Here is my first experiment with SIMD.jl, comments are appreciated. SIMD based merge sort in Julia · GitHub
I tried to pass a nontemporal argument to load
and store
using llvmcall
, following the code from SIMD.jl as a reference. The function works, except I never get a non-temporal instruction on the machine code, and even on the LLVM code the flag vanishes. What could be the reason for that?
function vstorent(x::Vec{4,Float64}, aa::Ptr{Float64})
Base.llvmcall("
%ptr = inttoptr i64 %1 to <4 x double>*
store <4 x double> %0, <4 x double>* %ptr, align 8, !nontemporal !{ i32 1 }
ret void"
, Cvoid, Tuple{NTuple{4,VecElement{Float64}}, Ptr{Float64}}, x.elts, aa)
end
qq = randn(100);
@code_llvm vstorent(Vec((100.0,100.0,100.0,100.0)), pointer(qq, 1))
; @ REPL[17]:2 within `vstorent'
define void @julia_vstorent_12380({ <4 x double> } addrspace(11)* nocapture nonnull readonly dereferenceable(32), i64) {
top:
; ┌ @ sysimg.jl:18 within `getproperty'
%2 = getelementptr inbounds { <4 x double> }, { <4 x double> } addrspace(11)* %0, i64 0, i32 0
; └
%3 = load <4 x double>, <4 x double> addrspace(11)* %2, align 16
%ptr.i = inttoptr i64 %1 to <4 x double>*
store <4 x double> %3, <4 x double>* %ptr.i, align 8
ret void
}
This ended up working. Either rebuilding Julia, updating LLVM or just using the -C flag did it. Even created this PR Added support for non-temporal memory writing by nlw0 · Pull Request #46 · eschnett/SIMD.jl · GitHub
Thanks a lot for posting this! I’ve been wanting to try it for sometimes.
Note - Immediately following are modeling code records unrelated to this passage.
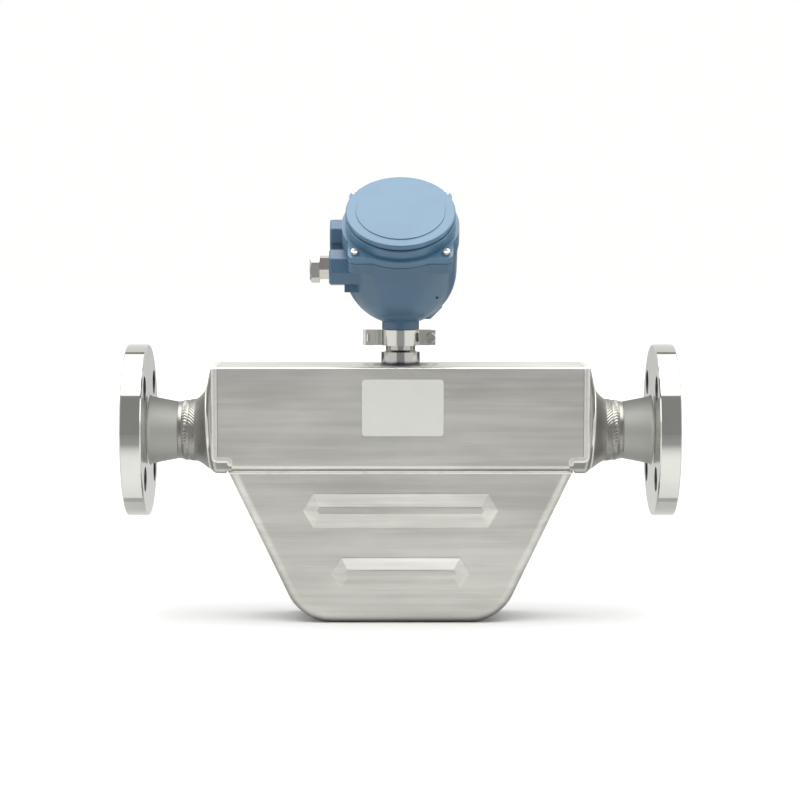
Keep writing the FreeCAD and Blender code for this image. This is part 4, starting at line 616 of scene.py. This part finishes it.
for side, node in (("inlet", "inlet_weld"), ("outlet", "outlet_weld")):
    low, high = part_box(node)
    start, end = (low.x, high.x) if side == "inlet" else (high.x, low.x)
    weldRing(side + "WeldBead", start, end, node)
print("butt welds made")


# the gland nut as it was tightened: a flat faces the front, where the model has a corner

nutTurn = {"node": "gland_nut", "angle": math.radians(30), "mergeWithin": 0.001 * mm}

nutLow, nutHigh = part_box(nutTurn["node"])
nutMiddle = (nutLow + nutHigh) / 2
turned = (Matrix.Translation(nutMiddle) @ Matrix.Rotation(nutTurn["angle"], 4, "X")
          @ Matrix.Translation(-nutMiddle))
work = bmesh.new()
work.from_mesh(nodes[nutTurn["node"]].data)
bmesh.ops.remove_doubles(work, verts=work.verts, dist=nutTurn["mergeWithin"])
bmesh.ops.transform(work, matrix=turned, verts=work.verts)
for face in work.faces:
    face.smooth = False
nutMesh = bpy.data.meshes.new("glandNutTightened")
work.to_mesh(nutMesh)
work.free()
nutMesh.materials.clear()
nutMesh.materials.append(finishes["gland"])
nut = bpy.data.objects.new("glandNutTightened", nutMesh)
bpy.context.scene.collection.objects.link(nut)
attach(nut, "head")
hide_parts(nutTurn["node"])
print("gland nut turned")


# studio: pale floor, soft light and the camera of the photograph

studio = {"distance": 2.150, "height": 0.205, "shift": -0.5 * mm, "tilt": 4.73, "lens": 107.1,
          "sensor": 36.0, "clip": (0.1, 50.0), "floorSize": 14.0}
topLamp = {"place": (midX, -0.25, 1.5), "size": 1.6, "power": 18.0}
# levels of the room that the metal mirrors: the dark side where the camera stands, the softbox over
# the object with its seam, and the walls. Edges are shares of a direction's X or angles round X.
room = {"front": 0.34, "frontSide": (0.36, 0.42), "edge": (0.885, 0.910), "softbox": 1.90,
        "boxEnd": (2.21, 2.23), "seam": (2.23, 2.33), "seamEdge": 0.01, "seamLevel": 0.30,
        "walls": 0.95, "tint": (1.0, 1.0, 0.995, 1.0)}
# the floor as the camera sees it, from near to far over an oval: darker near the object, a painted shade
# round it
floorTone = {"near": 0.72, "far": 0.95, "fade": (0.30, 1.5), "oval": 3.24, "rough": 0.75}
# the floor as the metal mirrors it: bright close in front, a dark sector beyond it, a painted shadow
# with a darker line beneath the object, and two dark flags behind it, one each side of the backdrop
mirror = {"near": 0.69, "front": 0.225, "side": 0.66, "under": 0.50, "back": 0.46, "line": 0.36,
          "flag": 0.03, "frontHalf": 0.22, "frontSide": (0.30, 0.36), "frontFade": (0.0, 0.2),
          "backFade": (0.1, 0.3), "underEdge": (-0.042, -0.034), "lineStart": (-0.040, -0.032),
          "lineEnd": (-0.022, -0.010), "distance": (0.25, 0.80), "flagInner": (0.30, 0.38),
          "flagOuter": (0.86, 0.92), "flagFade": (0.6, 0.8)}


def toward(level, target, share):
    return level + (target - level) * share


floorZ = cadBox[0].z
half = studio["floorSize"] / 2
floorMesh = bpy.data.meshes.new("floor")
floorMesh.from_pydata([(midX - half, -half, floorZ), (midX + half, -half, floorZ),
                       (midX + half, half, floorZ), (midX - half, half, floorZ)], [], [(0, 1, 2, 3)])
ground = newMaterial("paleFloor", Roughness=floorTone["rough"])
groundX, groundY, groundZ = ground.axes(ground.place())
groundX = groundX - midX
aside = ground.maths("ABSOLUTE", groundX)
reach = ground.maths("SQRT", groundX * groundX + groundY * groundY)
away = ground.maths("SQRT", groundX * groundX / floorTone["oval"] + groundY * groundY)
# painted shade: the floor the camera sees is darker near the object
seen = toward(floorTone["near"], floorTone["far"], ground.smooth(away, *floorTone["fade"]))
beside = ground.maths("MAXIMUM", aside - mirror["frontHalf"], 0.0)
ahead = 1.0 - ground.smooth(beside / reach, *mirror["frontSide"])
ahead = ahead * ground.smooth(groundY * -1.0, *mirror["frontFade"])
distant = toward(mirror["side"], mirror["front"], ahead)
distant = toward(distant, mirror["back"], ground.smooth(groundY, *mirror["backFade"]))
# painted shadow beneath the object, with a darker line, on the floor as the metal mirrors it
close = toward(mirror["near"], mirror["under"], ground.smooth(groundY, *mirror["underEdge"]))
line = ground.smooth(groundY, *mirror["lineStart"]) * (1.0 - ground.smooth(groundY, *mirror["lineEnd"]))
close = toward(close, mirror["line"], line)
mirrored = toward(close, distant, ground.smooth(away, *mirror["distance"]))
flagged = ground.smooth(aside / reach, *mirror["flagInner"])
flagged = flagged * (1.0 - ground.smooth(aside / reach, *mirror["flagOuter"]))
flagged = flagged * ground.smooth(groundY, *mirror["flagFade"])
mirrored = toward(mirrored, mirror["flag"], flagged)
floorLevel = toward(mirrored, seen, ground.node("ShaderNodeLightPath", out=0))
cloud = ground.noise(ground.mapped((2.0, 2.0, 2.0)), 1.0, 2.0, 0.5)
floorMesh.materials.append(feed(ground, Base_Color=ground.node(
    "ShaderNodeCombineColor", Red=floorLevel, Green=floorLevel,
    Blue=floorLevel * (0.99 + cloud * 0.01))))
floor = bpy.data.objects.new("floor", floorMesh)
bpy.context.scene.collection.objects.link(floor)

world = bpy.data.worlds.new("softStudio")
bpy.context.scene.world = world
world.use_nodes = True
sky = Shade(world.node_tree)
skyX, skyY, skyZ = sky.axes(sky.node("ShaderNodeTexCoord", out=0))
rise = sky.maths("ARCTAN2", skyZ, skyY * -1.0)
overEdge = sky.smooth(rise, *room["edge"])
inFront = (1.0 - sky.smooth(sky.maths("ABSOLUTE", skyX), *room["frontSide"])) * (1.0 - overEdge)
overhead = overEdge * (1.0 - sky.smooth(rise, *room["boxEnd"]))
seamLow, seamHigh = room["seam"]
atSeam = sky.smooth(rise, seamLow, seamLow + room["seamEdge"])
atSeam = atSeam * (1.0 - sky.smooth(rise, seamHigh - room["seamEdge"], seamHigh))
level = toward(room["walls"], room["softbox"], overhead)
level = toward(level, room["front"], inFront)
level = toward(level, room["seamLevel"], atSeam)
level = toward(level, 1.0, sky.node("ShaderNodeLightPath", out=0))
sky.node("ShaderNodeOutputWorld", Surface=sky.node(
    "ShaderNodeBackground", Color=room["tint"], Strength=level))

lamp = bpy.data.lights.new("topSoftbox", "AREA")
lamp.shape, lamp.size, lamp.energy = "SQUARE", topLamp["size"], topLamp["power"]
softbox = bpy.data.objects.new("topSoftbox", lamp)
softbox.location = topLamp["place"]
softbox.rotation_mode = "QUATERNION"
aim = Vector((midX, 0, 0)) - Vector(topLamp["place"])
softbox.rotation_quaternion = aim.to_track_quat("-Z", "Y")
bpy.context.scene.collection.objects.link(softbox)

lens = bpy.data.cameras.new("photoCamera")
lens.lens, lens.sensor_width = studio["lens"], studio["sensor"]
lens.clip_start, lens.clip_end = studio["clip"]
camera = bpy.data.objects.new("photoCamera", lens)
camera.location = (midX + studio["shift"], -studio["distance"], studio["height"])
camera.rotation_euler = (math.radians(90 - studio["tilt"]), 0, 0)
bpy.context.scene.collection.objects.link(camera)
bpy.context.scene.camera = camera
bpy.context.scene.view_settings.view_transform = "Standard"
print("studio ready")
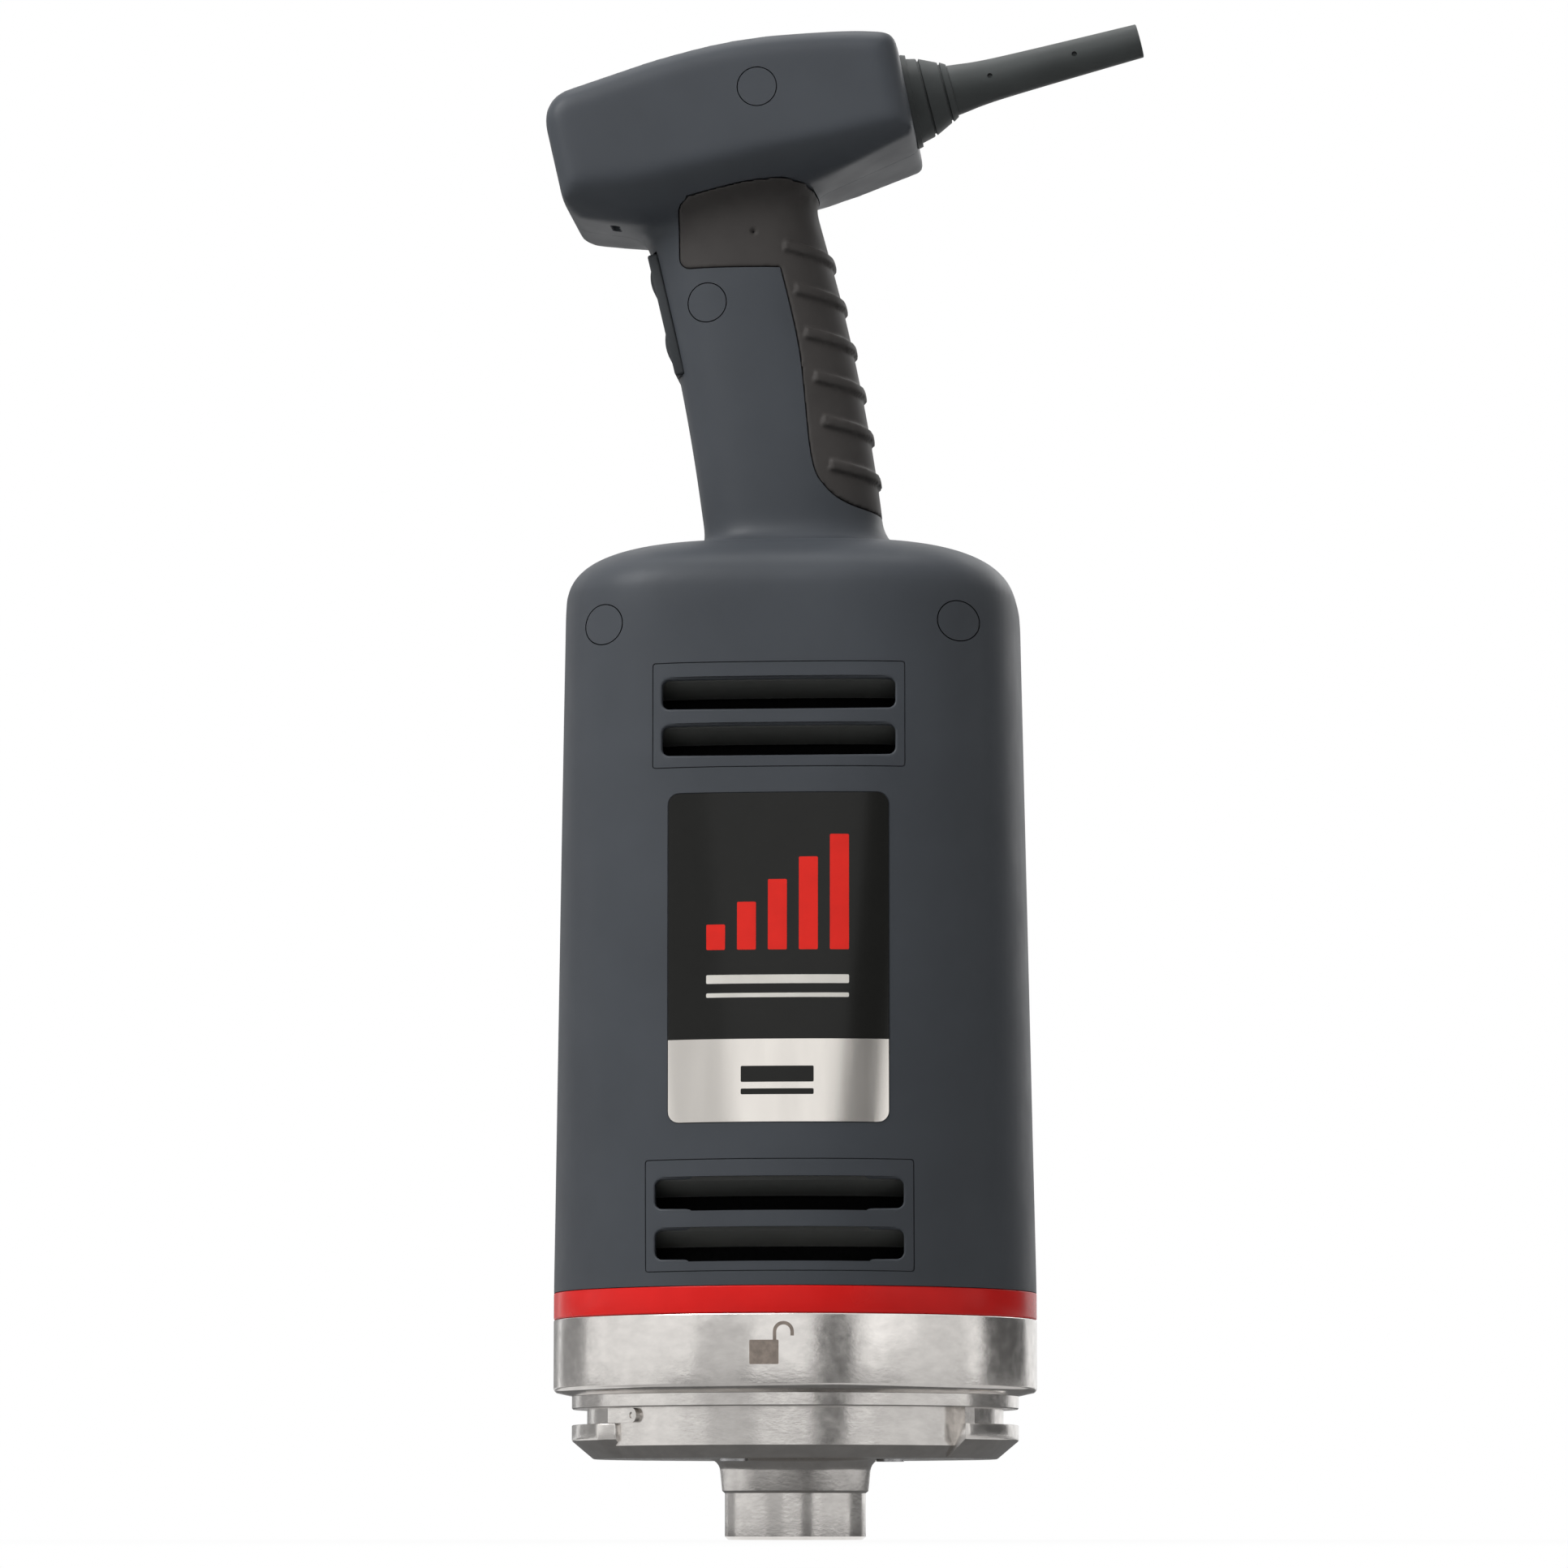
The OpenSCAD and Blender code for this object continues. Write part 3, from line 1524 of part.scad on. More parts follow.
module armature_core() {
    color("#85878a")
        difference() {
            ring(armature_r, shaft_r, stator_z, stator_l);
            around(armature_slots, armature_slot_circle)
                union() {
                    translate([0, 0, stator_z - over])
                        cylinder(r = armature_slot_r, h = stator_l + 2 * over);
                    translate([0, -0.8, stator_z - over])
                        cube([8, 1.6, stator_l + 2 * over]);
                }
        }
}

module armature_windings() {
    end_h = 8;
    color("#b4642a")
        union() {
            for (z = [stator_z - end_h - 0.1, stator_top_z + 0.1])
                ring(armature_slot_circle + bar_r + 0.8, shaft_r, z, end_h);
            around(armature_slots, armature_slot_circle)
                translate([0, 0, stator_z - over])
                    cylinder(r = bar_r, h = stator_l + 2 * over);
        }
}

module commutator() {
    color("#b87333")
        difference() {
            union() {
                ring(commutator_r, shaft_r, commutator_z, commutator_h);
                ring(commutator_r + 1.5, shaft_r, commutator_z - 3, 3);
            }
            for (i = [0:commutator_bars - 1])
                rotate([0, 0, 360 * (i + 0.5) / commutator_bars])
                    translate([commutator_r - 1.2, -0.25, commutator_z])
                        cube([4, 0.5, commutator_h + over]);
        }
}

front_shell();
back_shell();
grip_pad();
button_bezel();
screw_plugs();
housing_screws();
label_film();
label_foil();
trim_ring();
base_ring();
coupling_flange();
flange_screws();
base_seal();
shaft_seal();
motor_bell();
bell_screws();
lower_bearing_outer();
upper_bearing_outer();
bearing_balls();
upper_bracket();
through_bolts();
stator_core();
field_windings();
air_baffle();
brush_plate();
brush_holders();
carbon_brushes();
brush_springs();
board_carrier();
control_board();
heat_sink();
filter_capacitor();
terminal_block();
switch_carrier();
start_switch();
lock_switch();
cord_clamp();
clamp_screws();
strain_relief();
motor_leads();
motor_shaft();
drive_dog();
dog_pin();
lower_bearing_inner();
upper_bearing_inner();
cooling_fan();
armature_core();
armature_windings();
commutator();
start_trigger();
trigger_spring();
lock_button();
lock_spring();
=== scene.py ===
"""Looks of a stick blender's motor unit, modelled around its construction model."""

import json
import math

import bpy
from bpy.props import FloatProperty, FloatVectorProperty, PointerProperty
from mathutils import Matrix, Vector


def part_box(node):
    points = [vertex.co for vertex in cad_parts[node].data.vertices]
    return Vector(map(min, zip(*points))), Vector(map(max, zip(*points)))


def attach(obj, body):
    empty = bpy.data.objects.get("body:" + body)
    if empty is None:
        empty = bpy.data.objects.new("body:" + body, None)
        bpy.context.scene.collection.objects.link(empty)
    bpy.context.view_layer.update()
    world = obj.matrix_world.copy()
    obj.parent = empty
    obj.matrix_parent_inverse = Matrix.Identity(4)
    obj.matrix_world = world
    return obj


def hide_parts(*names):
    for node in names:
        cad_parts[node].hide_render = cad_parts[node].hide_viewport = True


bl_info = {
    "name": "Stick blender motor unit",
    "version": (1, 0, 0),
    "blender": (4, 5, 0),
    "location": "3D View > Sidebar > Motor unit",
    "description": "Models the outer pieces of a stick blender's motor unit and finishes its inner ones",
    "category": "Object",
}

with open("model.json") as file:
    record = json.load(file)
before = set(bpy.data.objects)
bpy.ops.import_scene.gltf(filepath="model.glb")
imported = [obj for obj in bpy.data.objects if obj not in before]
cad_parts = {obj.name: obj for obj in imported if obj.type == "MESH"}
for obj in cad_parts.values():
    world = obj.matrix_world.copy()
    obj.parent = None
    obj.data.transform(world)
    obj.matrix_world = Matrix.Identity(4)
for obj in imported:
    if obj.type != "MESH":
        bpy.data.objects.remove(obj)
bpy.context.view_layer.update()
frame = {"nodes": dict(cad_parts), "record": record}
MM = 0.001
FAR = 80 * MM  # farther out than any side of the unit
FOOT_RISE = 32.5 * MM  # from the shoulder to the grip's foot
UNDER_DROP = 3.6 * MM  # from the head's base line to its underside at the grip
BUTTONS_DROP = 19.4 * MM  # from the underside to the middle of the buttons
GUARD_RISE = 40 * MM  # from the head's base line to the cord guard
GUARD_X = 32.3 * MM  # from the drive axis to the guard's seat
GRIP_TOP = 18.4 * MM  # how far the grip runs up into the head
GRIP_POWER = 2.7  # squareness of the grip's outline
FORM = "outer_form_mesh"
BAND_LOW, BAND_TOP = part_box("trim_ring")
SKIRT_LOW, SKIRT_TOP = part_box("base_ring")
FILM_LOW, FILM_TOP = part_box("label_film")
FOIL_LOW, FOIL_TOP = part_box("label_foil")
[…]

I tried SIMD.jl master and your benchmark and I could reproduce the speedup. But it looks like @code_llvm
output still hides !nontemporal
metadata? Did you figure out why? I’m wondering if it could be a bug in IR printer or something.
Yes, I noticed the same thing: it’s on @code_native but not on @code_llvm! I have no clue, I didn’t get into how any of that works…
I posted an issue just in case it’s a bug https://github.com/JuliaLang/julia/issues/31056
Oops. The answer was to use @code_llvm raw=true ...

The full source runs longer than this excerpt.